The administrative building and visitor center frame the view north in the midst of an open field. The complex covers 17 acres and is surrounded by the Blackwater National Wildlife Refuge. Little about the landscape has changed since Tubman’s time, and she would have seen the forest as an initial protective area as she fled north. Visitors can walk toward the woods and encounter a landscaped pathway that allows them to move through the environment. With rises and dips in the path, and small secluded areas, the experience can be similar to what slaves would have encountered on the Underground Railroad.

Visitors enter the center through a main entrance that is between the wood-clad volume and the three metal-clad volumes, laid out in a slightly curved arc. The wood volume houses the public services, such as the gift shop, library and toilets. Its gable roof and wood cladding pick up on the vernacular architecture of the area. Topped with a standing seam metal roof, which was fabricated by Dimensional Metals Inc., Reynoldsburg, Ohio, using panels supplied by RHEINZINK America Inc., Woburn, Mass., the building evokes an agricultural, rural sensibility that brings visitors back to the 19th Century and the Eastern Shore plantations. During Tubman’s time, the area also had a significant timber industry, and the use of wood hints at that period.

Exhibit Area

The exhibit area itself comprises three gableroofed volumes, held together by the spine of a glass-clad, one-story hallway. Chris Elcock, AIA, IIDA, LEED AP, is associate principal at GWWO and the project manager for the center. He says, “The three volumes memorialize the three fates of the enslaved in the region: be sold, stay in fear of being sold or run away.”
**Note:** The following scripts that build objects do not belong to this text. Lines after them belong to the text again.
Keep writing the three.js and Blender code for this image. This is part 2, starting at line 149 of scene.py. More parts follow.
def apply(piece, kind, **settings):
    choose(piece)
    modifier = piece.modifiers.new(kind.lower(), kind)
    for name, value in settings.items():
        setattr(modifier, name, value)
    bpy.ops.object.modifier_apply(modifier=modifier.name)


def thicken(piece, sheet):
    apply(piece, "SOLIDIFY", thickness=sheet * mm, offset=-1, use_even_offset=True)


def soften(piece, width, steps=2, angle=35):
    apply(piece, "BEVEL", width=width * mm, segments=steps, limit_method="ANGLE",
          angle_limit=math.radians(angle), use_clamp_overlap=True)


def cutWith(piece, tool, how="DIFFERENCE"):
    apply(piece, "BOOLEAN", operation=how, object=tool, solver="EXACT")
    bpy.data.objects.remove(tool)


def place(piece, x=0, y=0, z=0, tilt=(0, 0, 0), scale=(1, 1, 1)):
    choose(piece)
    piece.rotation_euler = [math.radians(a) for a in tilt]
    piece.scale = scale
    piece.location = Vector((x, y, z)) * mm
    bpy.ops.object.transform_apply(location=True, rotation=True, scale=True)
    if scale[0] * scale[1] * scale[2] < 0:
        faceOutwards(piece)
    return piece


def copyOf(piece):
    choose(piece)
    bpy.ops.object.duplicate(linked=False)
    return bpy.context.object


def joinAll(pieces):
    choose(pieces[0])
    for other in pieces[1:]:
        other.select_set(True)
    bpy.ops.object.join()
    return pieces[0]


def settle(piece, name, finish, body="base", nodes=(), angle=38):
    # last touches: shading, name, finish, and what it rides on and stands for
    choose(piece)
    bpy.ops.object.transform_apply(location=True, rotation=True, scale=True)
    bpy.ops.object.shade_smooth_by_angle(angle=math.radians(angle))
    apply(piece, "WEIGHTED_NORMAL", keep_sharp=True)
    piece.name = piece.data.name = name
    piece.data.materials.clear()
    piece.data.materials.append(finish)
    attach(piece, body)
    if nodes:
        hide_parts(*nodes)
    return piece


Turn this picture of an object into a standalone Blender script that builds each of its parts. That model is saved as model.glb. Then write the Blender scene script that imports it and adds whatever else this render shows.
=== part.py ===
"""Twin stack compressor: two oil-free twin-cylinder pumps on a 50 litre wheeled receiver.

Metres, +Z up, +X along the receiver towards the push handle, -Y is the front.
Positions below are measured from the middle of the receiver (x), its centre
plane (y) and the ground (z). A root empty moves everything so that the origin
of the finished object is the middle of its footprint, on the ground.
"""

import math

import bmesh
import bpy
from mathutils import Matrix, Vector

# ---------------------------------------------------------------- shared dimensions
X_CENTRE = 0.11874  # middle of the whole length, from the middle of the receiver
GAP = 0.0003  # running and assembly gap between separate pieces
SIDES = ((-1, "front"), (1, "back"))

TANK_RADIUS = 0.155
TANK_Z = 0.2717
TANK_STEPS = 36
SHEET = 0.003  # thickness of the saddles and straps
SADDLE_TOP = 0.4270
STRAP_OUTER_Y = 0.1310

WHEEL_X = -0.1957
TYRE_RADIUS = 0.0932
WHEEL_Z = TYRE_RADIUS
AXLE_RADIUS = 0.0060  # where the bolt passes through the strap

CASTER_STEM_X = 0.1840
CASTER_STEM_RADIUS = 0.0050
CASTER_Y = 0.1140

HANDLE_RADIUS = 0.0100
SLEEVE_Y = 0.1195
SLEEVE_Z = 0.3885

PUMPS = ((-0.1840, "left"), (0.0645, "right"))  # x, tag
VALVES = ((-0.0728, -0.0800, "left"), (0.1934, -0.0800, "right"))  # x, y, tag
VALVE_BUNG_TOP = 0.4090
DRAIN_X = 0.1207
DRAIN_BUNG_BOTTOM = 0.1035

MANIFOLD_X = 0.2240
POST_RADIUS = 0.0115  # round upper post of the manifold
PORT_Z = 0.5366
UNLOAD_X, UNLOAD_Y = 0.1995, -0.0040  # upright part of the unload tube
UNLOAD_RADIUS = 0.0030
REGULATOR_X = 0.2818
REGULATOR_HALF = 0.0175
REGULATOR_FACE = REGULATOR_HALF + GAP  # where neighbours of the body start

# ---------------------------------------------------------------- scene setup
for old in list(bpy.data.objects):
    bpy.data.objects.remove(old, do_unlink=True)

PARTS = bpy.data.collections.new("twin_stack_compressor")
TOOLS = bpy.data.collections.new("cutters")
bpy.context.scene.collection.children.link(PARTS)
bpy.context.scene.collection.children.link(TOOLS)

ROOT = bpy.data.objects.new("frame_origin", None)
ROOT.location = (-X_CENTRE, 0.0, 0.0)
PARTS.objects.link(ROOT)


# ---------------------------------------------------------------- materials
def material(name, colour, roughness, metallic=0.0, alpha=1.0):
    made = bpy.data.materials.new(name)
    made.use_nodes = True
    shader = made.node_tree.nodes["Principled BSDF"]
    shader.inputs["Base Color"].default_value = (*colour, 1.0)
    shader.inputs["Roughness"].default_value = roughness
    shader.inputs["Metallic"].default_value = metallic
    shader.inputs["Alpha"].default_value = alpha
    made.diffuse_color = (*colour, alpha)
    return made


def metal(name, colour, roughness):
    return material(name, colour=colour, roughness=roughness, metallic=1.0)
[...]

Visitors navigating the exhibit will be moving north, offering another empathetic metaphor for the Underground Railroad experience. “The volumes are linked together,” says Elcock, “and the journey north is a metaphor for the Underground Railroad with three stations along the way. Visitors are reminded of all the circumstances of slavery and the difficult decisions they faced.” The three metal-clad volumes are covered in RHEINZINK flat-lock panels for both the walls and the roof. “RHEINZINK was selected to clad the roof and facade of the visitor center because of the attributes of its natural patina process,” says Elcock. “The inherent quality to dull and self-heal was important because it’s a direct parallel to the story.”

The space between the buildings increases as visitors move north. That serves as a metaphor for the increasing freedom slaves experienced as they fled servitude. The layout of the buildings, on a slight curve, with the northern most set back, makes the view to the south truncated, suggesting the idea of oppression.

Within the Community

According to Elcock, one of the goals of the center was to provide a central place of orientation and information for visitors making pilgrimages to learn about Tubman. Her birthplace is not known specifically, but the center is within miles of where she was born and lived until her mid-20s when she escaped. “The new park and visitor center will serve as the main gateway to the Eastern Shore’s Underground Railroad heritage sites,” Elcock says. “It could become a starting point for those tracing Tubman’s steps along the Underground Railroad to New York and Canada, and allow them to better understand the landscape Tubman dealt with in her early years.”

The strength of the design concept, the thoughtfulness of the layout and material selection, all point to a museum experience that takes visitors well beyond the arms-length exhibits and demonstrations they have traditionally enjoyed. If you want to measure the success of the center in purely economic terms, and not emotional or design, look to the number of visitors. According to Elcock, the visitor center, which opened in March 2017, has experienced about twice the visitor rate museum staff anticipated, and the nearby town of Cambridge, Md., has seen an uptick in tourism because of the new center.